Dik Vos, CEO, SQS answers the question…
Automation is becoming commonplace around the world and across most industries. The manufacturing sector, for example, is expecting global sales of industrial robots to almost double in volume by 2018. In the home, revenue from the home automation segment is expected to hit over $6 million this year and show an annual growth rate of CAGR 28.19%. Yet, one of the biggest areas for the adoption automation is in the automotive industry.
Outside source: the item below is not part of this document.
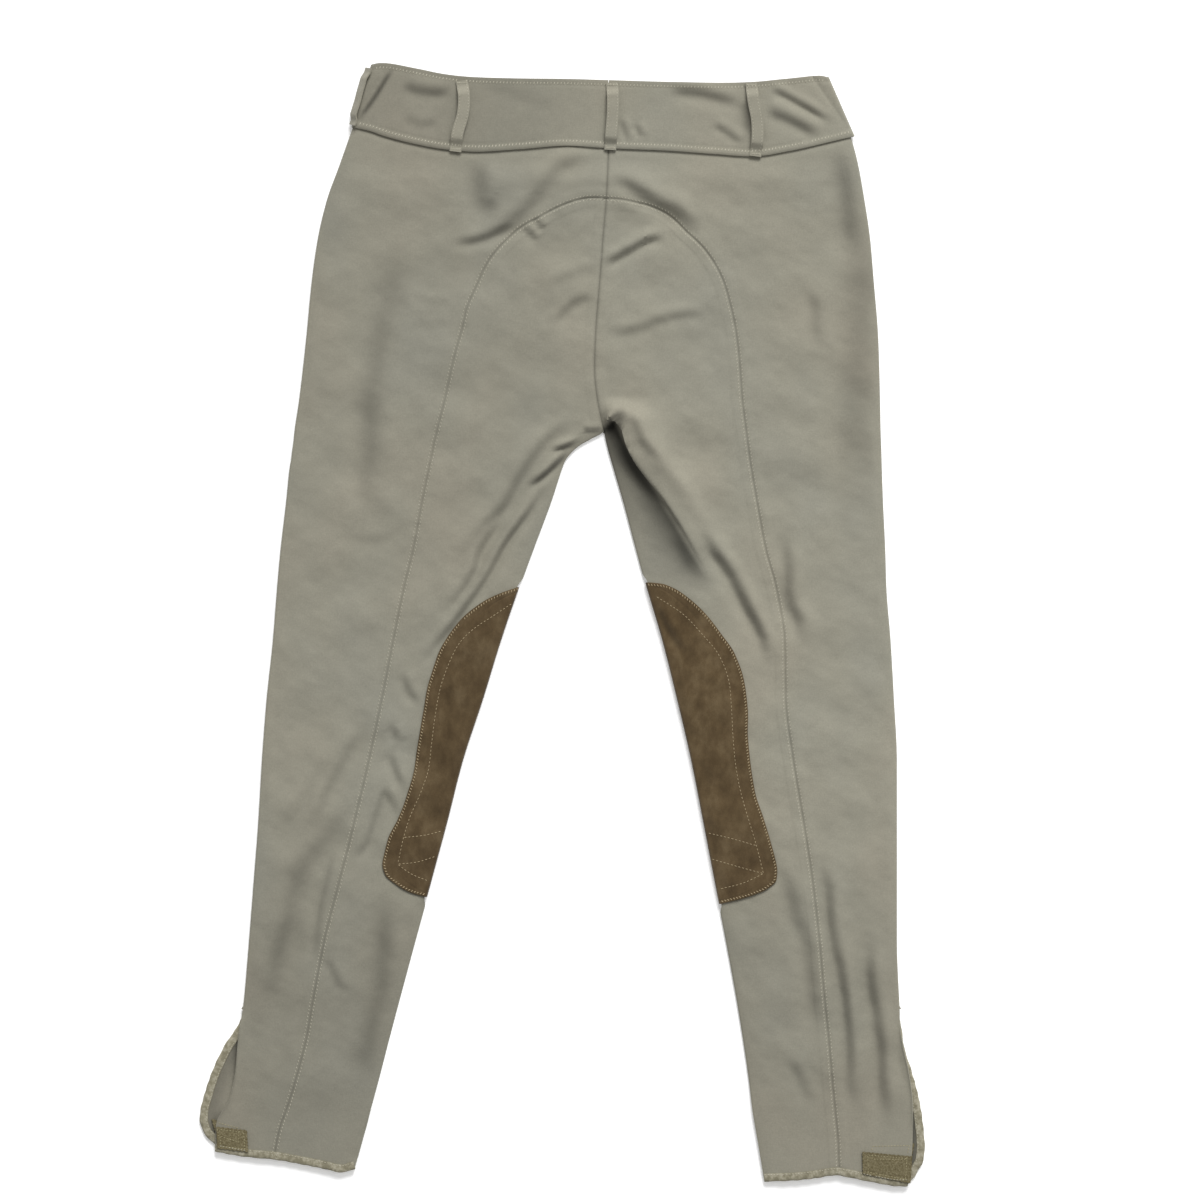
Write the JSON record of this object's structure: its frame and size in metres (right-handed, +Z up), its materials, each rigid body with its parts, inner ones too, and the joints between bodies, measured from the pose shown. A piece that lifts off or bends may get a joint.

With the appetite for fully autonomous, self-drive vehicles growing, we are currently staring down the barrel of both automotive and autonomy history. Both personal and public transport will be transformed. Automotive giant Mercedes-Benz previewed its autonomous CityPilot bus in Amsterdam earlier this year, in a move that it claimed would make public transport operate “even more safely, efficiently and comfortably”. The potential future of urban transportation is changing, thrusting automation into at the heart of humanity’s digital evolution.
It may sound flippant, but Mercedes Benz’s claim of increased safety shouldn’t be dismissed. Science fiction films often feature a central computer that is a collective amalgamation of numerous thoughts, but there’s no reason for these computers to continue to only exist in fiction and films. An automated vehicle could be the safest on the road were it to tap into the collective driving experience. Think back to how you yourself drive to destinations of your choice, you go through traffic lights and circumvent roundabouts. It’s all done naturally through a built up knowledge through experience. Now, imagine that the experiences from all of the drivers in the UK are uploaded into one database and used to drive the automated cars of the future. The automated car would be a driver with millions of years’ experience.
This would be the ultimate in collective consciousness big data. Yet, as with big data in all its forms, the valuable information lying beneath needs to be unlocked through effective analytics so that the findings can be processed, extrapolated and used correctly.
This data can be used by city planners across the globe, all of whom are rushing to develop the greatly anticipated ‘smart cities’ built upon automation. For instance, in an effort to address the growing problems of congestion on the roads, Singapore has recently started testing a small fleet of automated Audi taxis to carry passengers around a business park[4]. The driverless cabs are thought to reduce the cost of an average journey by 70 % by removing the need for a driver. Although the cars will initially have drivers ready to take over just in case the technology fails, the plan is to gradually phase out humans by 2019. With the pilot ending in 2020 with a view to rolling out a wider deployment, we don’t have long to wait until automation takes over our lives with similar pilot programmes in the US and Europe are likely to be announced later this year, automation is here to stay.
Driven, in part, by the wider trend for digital transformation, it’s important to look at automation from the entire business perspective and end-to-end process. Organisations 20 years ago would automate a software test on a straightforward algorithm, however now we have a mass of integrated systems, as well as embedded software and engineering, that must be integrated. This makes quality assurance and the testing of these integrated systems far more complex and demands complex automated test strategies.
The only way to ensure a business is working properly is to continuously test the entire business process and to ensure that an upgrade being implemented at one part of the digital ‘chain’ won’t affect digital operations elsewhere.
Whilst it is possible to pool together combined knowledge into actionable digital intelligence that can be used to automate the majority of the quality assurance process, it is important to remember that it takes a human to predict what a human will do. Thus, it is never wise to completely remove humans from the quality assurance process, however we believe at least 30% of transactional activities involving IT will be automated by robots over the next 5-10 years.
It is vital that the automation of a business process is underpinned by a comprehensive end-to-end quality assurance plan that includes an optimum combination of automated static analysis and expert human review. Any and all quality assurance needs to be bought into the automation process from the very beginning of a product or service’s development and continued throughout. Organisations that don’t do this will soon realise it is not enough to just test the new process to see if it will pass or not. The advisory capacity of domain knowledge is crucial to ensuring that automation isn’t simply an automatic route to disaster.